Who interpretation of "subject to physical damage are you going by? Bob homeowners, yours or some ahole inspector?


----------



## Voltron (Sep 14, 2012)

If it is exposed on the outside of a building, how would it not be subject to physical damage?


----------



## wendon (Sep 27, 2010)

4SQUARE said:


> If it is exposed on the outside of a building, how would it not be subject to physical damage?


If you come out of the ground and go up the side of the building it's subject to physical damage. It should be protected until it reaches a height where you're not going to hit it with your weed whip. 300.5 (D) (1)


----------



## Voltron (Sep 14, 2012)

wendon said:


> If you come out of the ground and go up the side of the building it's subject to physical damage. It should be protected until it reaches a height where you're not going to hit it with your weed whip. 300.5 (D) (1)


I guess what I'm saying, is that I wouldn't install uf exposed. If it's not in the dirt, it would be in conduit.


----------



## svh19044 (Jul 1, 2008)

4SQUARE said:


> I guess what I'm saying, is that I wouldn't install uf exposed. If it's not in the dirt, it would be in conduit.
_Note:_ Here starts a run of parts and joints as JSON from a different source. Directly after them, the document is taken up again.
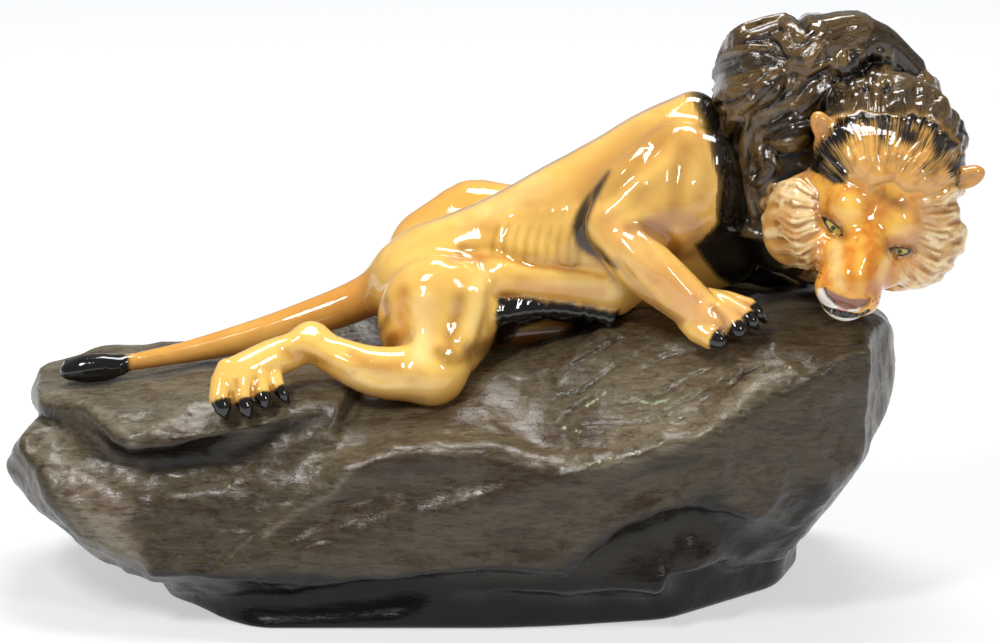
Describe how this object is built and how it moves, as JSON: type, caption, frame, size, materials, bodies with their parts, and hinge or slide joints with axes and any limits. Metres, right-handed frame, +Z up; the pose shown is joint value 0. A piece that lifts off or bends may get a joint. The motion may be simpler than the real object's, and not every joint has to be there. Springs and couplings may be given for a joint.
{
  "type": "lion figurine",
  "caption": "Glazed ceramic figurine of a maned lion lying along a sloping rock, its head turned to the side and bowed over the rock's high end.",
  "frame": {"origin": "middle of the rock's flat underside", "axes": "+X along the rock from the lion's tail to its head, -Y out of the side that the lion's face is turned to, +Z up"},
  "size_m": [0.4198, 0.1742, 0.2556],
  "materials": {
    "glazed_porcelain": "clear gloss glaze over painted colours: amber lion, dark brown mane, olive grey rock"
  },
  "bodies": {
    "root": {"lion_on_rock": "glazed_porcelain"}
  },
  "joints": []
}
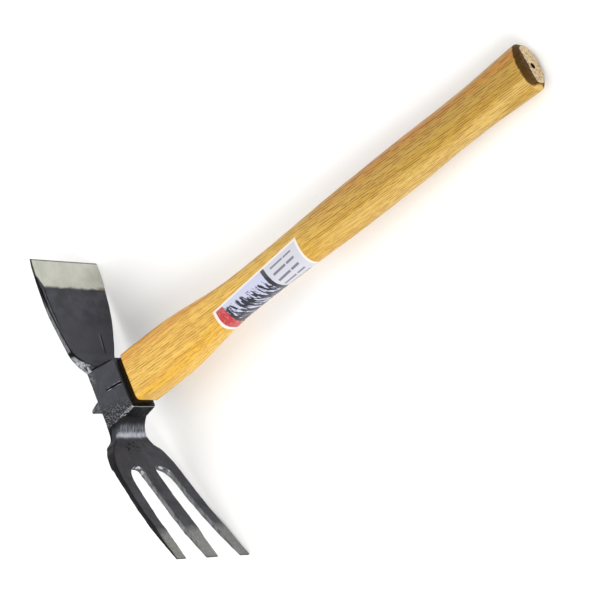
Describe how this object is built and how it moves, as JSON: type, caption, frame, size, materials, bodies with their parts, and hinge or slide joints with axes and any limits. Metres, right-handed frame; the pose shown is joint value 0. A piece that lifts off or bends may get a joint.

What if it's used for an aerial with a guy wire/strain relief? :whistling2:


----------



## Voltron (Sep 14, 2012)

svh19044 said:


> What if it's used for an aerial with a guy wire/strain relief? :whistling2:


I'm good with that.


----------



## don_resqcapt19 (Jul 18, 2010)

There is no definition of "subject to physical damage" or "subject to severe physical damage". This is is subjective and you really need to know your AHJ's definition. 

I like "if you can see it, it is subject to physical damage"


----------



## chicken steve (Mar 22, 2011)

I was called for a pro opinion by a realtor involved in a sale of a sing. fam home literally wired from the outside in with UF. There were places where the clapboards were full of UF runs neatly stapled in rows of 5-6

The only thing i could offer was the entirely objective _'exposed to physical and/or environmental damage'_ , which after 30 odd yrs was evident.

Conversely, the same stance can be applied to the many garages and barns , UC lights , dishwashers, disposals and furnaces seen with exposed wiring. 

It comes down to usage. And that usage is never something we can count on

How many of you have seen basement wiring used as clothslines ?


~CS~


----------



## Dennis Alwon (May 9, 2009)

don_resqcapt19 said:


> There is no definition of "subject to physical damage" or "subject to severe physical damage". This is is subjective and you really need to know your AHJ's definition.
> 
> I like "if you can see it, it is subject to physical damage"


I wouldn't go that far but I can see up to 8' from the floor it must be protected. Not a bad thing to do.


----------



## don_resqcapt19 (Jul 18, 2010)

Dennis Alwon said:


> I wouldn't go that far but I can see up to 8' from the floor it must be protected. Not a bad thing to do.


You have to remember I live in the land of "conduit and wire"


----------



## danickstr (Mar 21, 2010)

only hacks staple SEC to a building wall...and UF


----------